■ TASK INSTRUCTIONS
For this exercise, write out exactly, and only, the lines running from the line that contains "left_strand_upper_wire();" through the line that contains "for node in".
========================================
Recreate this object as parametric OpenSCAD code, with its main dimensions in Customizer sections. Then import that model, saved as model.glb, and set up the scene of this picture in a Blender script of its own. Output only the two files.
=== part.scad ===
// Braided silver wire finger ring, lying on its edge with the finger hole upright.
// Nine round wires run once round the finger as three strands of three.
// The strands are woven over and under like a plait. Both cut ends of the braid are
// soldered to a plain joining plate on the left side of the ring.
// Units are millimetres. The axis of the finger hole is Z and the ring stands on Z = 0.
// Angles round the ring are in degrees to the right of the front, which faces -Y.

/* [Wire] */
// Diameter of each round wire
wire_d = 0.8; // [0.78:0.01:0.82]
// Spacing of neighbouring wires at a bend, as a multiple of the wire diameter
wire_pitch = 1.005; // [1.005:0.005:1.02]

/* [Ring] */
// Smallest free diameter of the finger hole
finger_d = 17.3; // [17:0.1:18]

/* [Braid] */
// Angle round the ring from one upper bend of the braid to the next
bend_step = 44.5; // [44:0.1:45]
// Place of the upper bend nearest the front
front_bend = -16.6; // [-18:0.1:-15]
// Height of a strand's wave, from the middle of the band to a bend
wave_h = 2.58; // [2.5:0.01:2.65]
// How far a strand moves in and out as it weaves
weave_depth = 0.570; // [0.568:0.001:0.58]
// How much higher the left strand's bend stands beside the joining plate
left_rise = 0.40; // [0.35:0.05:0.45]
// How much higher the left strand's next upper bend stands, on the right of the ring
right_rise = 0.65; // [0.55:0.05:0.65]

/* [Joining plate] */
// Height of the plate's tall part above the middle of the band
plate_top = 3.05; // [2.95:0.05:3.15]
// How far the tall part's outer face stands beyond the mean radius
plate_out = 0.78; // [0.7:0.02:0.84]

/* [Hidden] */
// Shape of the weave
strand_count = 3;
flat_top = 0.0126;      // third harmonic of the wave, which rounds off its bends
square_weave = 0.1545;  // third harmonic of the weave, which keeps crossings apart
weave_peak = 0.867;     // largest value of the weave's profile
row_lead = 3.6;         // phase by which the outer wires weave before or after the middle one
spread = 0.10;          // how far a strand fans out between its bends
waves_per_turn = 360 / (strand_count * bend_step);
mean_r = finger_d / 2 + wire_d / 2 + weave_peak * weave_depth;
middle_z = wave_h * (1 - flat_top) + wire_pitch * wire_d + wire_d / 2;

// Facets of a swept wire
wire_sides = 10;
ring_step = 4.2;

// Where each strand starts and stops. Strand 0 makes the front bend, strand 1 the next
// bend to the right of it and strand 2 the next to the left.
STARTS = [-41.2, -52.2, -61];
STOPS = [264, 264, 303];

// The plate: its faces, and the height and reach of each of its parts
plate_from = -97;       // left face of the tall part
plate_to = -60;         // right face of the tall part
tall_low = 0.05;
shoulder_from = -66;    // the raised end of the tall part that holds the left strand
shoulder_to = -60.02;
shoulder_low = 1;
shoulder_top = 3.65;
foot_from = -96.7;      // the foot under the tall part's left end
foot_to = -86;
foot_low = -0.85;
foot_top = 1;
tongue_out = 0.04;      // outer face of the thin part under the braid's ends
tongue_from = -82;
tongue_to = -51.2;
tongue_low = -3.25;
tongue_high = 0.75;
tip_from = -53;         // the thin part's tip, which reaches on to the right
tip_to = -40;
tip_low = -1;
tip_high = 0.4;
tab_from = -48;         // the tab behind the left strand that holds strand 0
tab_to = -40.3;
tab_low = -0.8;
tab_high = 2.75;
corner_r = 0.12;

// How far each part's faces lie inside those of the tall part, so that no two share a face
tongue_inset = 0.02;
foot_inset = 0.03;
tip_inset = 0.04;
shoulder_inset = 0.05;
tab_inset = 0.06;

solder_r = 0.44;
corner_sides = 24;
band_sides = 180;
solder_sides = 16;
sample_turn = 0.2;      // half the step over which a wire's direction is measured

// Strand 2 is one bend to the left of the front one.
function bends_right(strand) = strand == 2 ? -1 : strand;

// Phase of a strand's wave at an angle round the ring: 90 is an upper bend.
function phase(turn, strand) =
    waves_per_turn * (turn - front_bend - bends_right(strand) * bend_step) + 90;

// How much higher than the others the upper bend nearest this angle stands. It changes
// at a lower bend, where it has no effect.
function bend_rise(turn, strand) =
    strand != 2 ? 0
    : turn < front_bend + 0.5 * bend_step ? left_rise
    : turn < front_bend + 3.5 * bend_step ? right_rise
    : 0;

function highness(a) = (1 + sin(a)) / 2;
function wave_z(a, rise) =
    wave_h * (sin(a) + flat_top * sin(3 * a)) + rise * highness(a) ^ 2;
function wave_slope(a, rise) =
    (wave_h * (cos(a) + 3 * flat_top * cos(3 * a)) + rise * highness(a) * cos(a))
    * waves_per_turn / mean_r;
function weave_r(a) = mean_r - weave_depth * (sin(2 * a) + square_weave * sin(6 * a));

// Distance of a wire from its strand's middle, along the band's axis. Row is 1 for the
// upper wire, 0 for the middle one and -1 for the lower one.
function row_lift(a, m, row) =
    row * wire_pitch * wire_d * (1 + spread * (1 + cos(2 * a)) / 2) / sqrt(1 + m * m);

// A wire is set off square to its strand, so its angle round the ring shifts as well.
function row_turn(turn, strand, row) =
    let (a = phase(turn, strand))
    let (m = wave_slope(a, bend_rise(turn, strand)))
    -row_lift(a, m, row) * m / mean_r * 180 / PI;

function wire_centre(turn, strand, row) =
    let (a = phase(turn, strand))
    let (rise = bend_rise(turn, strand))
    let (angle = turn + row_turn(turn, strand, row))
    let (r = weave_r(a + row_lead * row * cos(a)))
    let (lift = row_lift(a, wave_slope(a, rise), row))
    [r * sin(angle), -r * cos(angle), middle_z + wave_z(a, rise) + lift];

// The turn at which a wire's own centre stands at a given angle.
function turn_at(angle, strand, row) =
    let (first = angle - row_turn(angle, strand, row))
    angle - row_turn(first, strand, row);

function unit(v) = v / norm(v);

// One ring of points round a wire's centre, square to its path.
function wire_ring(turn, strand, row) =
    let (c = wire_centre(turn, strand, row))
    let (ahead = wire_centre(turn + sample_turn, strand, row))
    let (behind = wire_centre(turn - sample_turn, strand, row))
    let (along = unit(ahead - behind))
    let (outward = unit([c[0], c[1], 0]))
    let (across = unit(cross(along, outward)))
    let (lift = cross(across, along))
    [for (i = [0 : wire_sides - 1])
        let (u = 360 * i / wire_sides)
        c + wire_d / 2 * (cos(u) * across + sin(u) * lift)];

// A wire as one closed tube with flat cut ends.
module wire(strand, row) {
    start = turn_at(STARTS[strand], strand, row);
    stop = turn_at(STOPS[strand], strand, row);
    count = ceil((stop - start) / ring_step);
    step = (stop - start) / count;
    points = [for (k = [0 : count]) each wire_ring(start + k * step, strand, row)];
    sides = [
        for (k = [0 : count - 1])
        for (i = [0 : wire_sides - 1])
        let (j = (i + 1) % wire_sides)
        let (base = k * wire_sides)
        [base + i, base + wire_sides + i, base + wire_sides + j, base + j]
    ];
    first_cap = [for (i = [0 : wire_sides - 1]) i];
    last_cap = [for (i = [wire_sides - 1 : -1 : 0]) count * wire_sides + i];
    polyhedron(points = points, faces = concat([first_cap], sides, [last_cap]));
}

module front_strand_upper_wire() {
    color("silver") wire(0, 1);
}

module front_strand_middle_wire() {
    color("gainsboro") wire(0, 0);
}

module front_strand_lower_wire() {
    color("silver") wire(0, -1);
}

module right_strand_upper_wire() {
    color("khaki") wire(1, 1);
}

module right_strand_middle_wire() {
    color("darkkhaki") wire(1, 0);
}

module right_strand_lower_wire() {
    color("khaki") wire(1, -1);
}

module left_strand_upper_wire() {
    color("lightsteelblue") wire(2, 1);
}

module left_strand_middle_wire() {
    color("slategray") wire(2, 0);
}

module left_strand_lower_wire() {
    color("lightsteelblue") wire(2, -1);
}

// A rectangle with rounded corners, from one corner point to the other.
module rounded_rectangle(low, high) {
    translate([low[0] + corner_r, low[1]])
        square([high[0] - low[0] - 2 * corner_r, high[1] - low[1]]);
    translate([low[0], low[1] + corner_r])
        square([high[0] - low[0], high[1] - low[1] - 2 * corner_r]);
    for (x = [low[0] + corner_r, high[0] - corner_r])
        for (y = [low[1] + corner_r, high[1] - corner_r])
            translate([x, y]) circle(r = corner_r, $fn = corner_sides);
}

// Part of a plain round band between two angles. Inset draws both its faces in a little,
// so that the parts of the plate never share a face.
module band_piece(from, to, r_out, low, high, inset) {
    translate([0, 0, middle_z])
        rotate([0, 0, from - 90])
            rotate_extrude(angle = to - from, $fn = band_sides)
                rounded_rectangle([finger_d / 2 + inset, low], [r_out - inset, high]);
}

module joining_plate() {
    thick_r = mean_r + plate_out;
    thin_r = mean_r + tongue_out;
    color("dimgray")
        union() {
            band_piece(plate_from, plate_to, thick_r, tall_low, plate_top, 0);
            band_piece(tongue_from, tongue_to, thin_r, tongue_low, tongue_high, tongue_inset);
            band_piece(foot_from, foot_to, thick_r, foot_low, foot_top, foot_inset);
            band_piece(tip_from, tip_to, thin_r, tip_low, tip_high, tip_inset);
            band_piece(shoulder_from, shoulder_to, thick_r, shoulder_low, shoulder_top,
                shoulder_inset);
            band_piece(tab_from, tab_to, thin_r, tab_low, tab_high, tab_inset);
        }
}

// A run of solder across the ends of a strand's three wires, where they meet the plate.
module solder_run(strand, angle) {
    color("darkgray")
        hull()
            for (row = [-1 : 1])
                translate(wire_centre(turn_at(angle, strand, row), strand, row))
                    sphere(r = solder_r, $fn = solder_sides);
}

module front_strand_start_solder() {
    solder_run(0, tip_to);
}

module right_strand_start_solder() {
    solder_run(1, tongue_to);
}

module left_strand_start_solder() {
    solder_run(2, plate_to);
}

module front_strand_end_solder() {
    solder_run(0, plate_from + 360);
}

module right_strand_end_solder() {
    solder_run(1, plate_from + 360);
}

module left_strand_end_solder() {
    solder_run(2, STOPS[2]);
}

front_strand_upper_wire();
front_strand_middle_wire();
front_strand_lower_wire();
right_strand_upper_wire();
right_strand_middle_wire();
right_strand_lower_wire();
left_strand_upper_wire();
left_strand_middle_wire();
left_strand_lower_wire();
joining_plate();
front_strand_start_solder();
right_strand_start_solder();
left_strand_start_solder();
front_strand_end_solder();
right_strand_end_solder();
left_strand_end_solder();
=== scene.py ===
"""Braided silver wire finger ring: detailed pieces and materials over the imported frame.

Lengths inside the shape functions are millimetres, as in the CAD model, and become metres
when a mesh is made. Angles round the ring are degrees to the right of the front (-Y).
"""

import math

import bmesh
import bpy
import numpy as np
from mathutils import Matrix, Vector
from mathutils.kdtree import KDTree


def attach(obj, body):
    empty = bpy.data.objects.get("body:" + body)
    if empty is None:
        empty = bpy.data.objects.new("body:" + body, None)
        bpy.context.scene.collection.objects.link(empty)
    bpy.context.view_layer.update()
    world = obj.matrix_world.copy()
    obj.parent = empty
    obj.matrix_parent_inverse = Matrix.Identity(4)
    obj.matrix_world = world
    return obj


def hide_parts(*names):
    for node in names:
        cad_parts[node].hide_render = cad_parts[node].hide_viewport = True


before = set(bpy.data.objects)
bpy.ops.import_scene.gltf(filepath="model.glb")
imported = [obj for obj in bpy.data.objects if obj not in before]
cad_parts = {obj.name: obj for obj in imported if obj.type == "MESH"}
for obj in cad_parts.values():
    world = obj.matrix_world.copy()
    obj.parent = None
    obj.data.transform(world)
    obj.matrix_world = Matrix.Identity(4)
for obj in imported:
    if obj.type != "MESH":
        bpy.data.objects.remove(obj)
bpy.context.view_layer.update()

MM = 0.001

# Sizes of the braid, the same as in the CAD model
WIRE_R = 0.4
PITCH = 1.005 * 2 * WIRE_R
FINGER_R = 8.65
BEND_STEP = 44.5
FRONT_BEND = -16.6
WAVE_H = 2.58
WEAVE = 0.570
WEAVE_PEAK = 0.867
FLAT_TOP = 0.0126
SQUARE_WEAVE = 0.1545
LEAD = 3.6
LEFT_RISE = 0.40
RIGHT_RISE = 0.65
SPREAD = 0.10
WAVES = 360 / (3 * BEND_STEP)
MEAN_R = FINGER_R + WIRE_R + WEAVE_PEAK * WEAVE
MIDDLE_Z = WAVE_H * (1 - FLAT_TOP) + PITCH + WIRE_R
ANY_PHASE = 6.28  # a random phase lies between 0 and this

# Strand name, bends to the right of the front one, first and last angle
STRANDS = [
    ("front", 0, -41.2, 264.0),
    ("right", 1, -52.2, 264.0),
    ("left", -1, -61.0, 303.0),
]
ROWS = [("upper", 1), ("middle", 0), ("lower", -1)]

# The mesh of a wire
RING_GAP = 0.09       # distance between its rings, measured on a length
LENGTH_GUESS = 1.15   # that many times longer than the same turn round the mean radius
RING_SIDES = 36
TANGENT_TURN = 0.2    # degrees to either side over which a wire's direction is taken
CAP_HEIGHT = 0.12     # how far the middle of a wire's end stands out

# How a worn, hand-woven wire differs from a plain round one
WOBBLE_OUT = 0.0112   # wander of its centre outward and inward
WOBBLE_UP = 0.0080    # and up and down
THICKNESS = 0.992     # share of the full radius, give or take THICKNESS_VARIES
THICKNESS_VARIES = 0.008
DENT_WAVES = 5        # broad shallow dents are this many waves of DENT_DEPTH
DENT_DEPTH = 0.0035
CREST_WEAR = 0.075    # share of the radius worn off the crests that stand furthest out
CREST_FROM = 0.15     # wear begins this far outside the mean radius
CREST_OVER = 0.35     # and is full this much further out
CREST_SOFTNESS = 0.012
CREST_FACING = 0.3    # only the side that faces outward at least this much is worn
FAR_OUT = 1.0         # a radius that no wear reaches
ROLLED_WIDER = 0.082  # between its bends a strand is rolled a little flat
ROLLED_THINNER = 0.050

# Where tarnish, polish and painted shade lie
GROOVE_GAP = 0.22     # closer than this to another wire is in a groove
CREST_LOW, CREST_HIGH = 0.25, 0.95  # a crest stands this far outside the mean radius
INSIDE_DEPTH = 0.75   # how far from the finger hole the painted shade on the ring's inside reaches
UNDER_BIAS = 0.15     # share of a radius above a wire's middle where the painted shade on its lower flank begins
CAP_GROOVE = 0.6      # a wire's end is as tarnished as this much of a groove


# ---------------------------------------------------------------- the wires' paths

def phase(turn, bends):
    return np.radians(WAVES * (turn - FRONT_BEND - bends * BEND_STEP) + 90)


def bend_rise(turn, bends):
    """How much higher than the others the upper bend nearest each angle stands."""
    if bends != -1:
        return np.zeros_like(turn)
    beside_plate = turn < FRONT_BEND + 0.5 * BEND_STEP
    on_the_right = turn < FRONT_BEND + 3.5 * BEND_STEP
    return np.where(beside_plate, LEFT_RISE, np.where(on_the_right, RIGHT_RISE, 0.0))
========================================
■ RESULT OF THE TASK
left_strand_upper_wire();
left_strand_middle_wire();
left_strand_lower_wire();
joining_plate();
front_strand_start_solder();
right_strand_start_solder();
left_strand_start_solder();
front_strand_end_solder();
right_strand_end_solder();
left_strand_end_solder();
=== scene.py ===
"""Braided silver wire finger ring: detailed pieces and materials over the imported frame.

Lengths inside the shape functions are millimetres, as in the CAD model, and become metres
when a mesh is made. Angles round the ring are degrees to the right of the front (-Y).
"""

import math

import bmesh
import bpy
import numpy as np
from mathutils import Matrix, Vector
from mathutils.kdtree import KDTree


def attach(obj, body):
    empty = bpy.data.objects.get("body:" + body)
    if empty is None:
        empty = bpy.data.objects.new("body:" + body, None)
        bpy.context.scene.collection.objects.link(empty)
    bpy.context.view_layer.update()
    world = obj.matrix_world.copy()
    obj.parent = empty
    obj.matrix_parent_inverse = Matrix.Identity(4)
    obj.matrix_world = world
    return obj


def hide_parts(*names):
    for node in names:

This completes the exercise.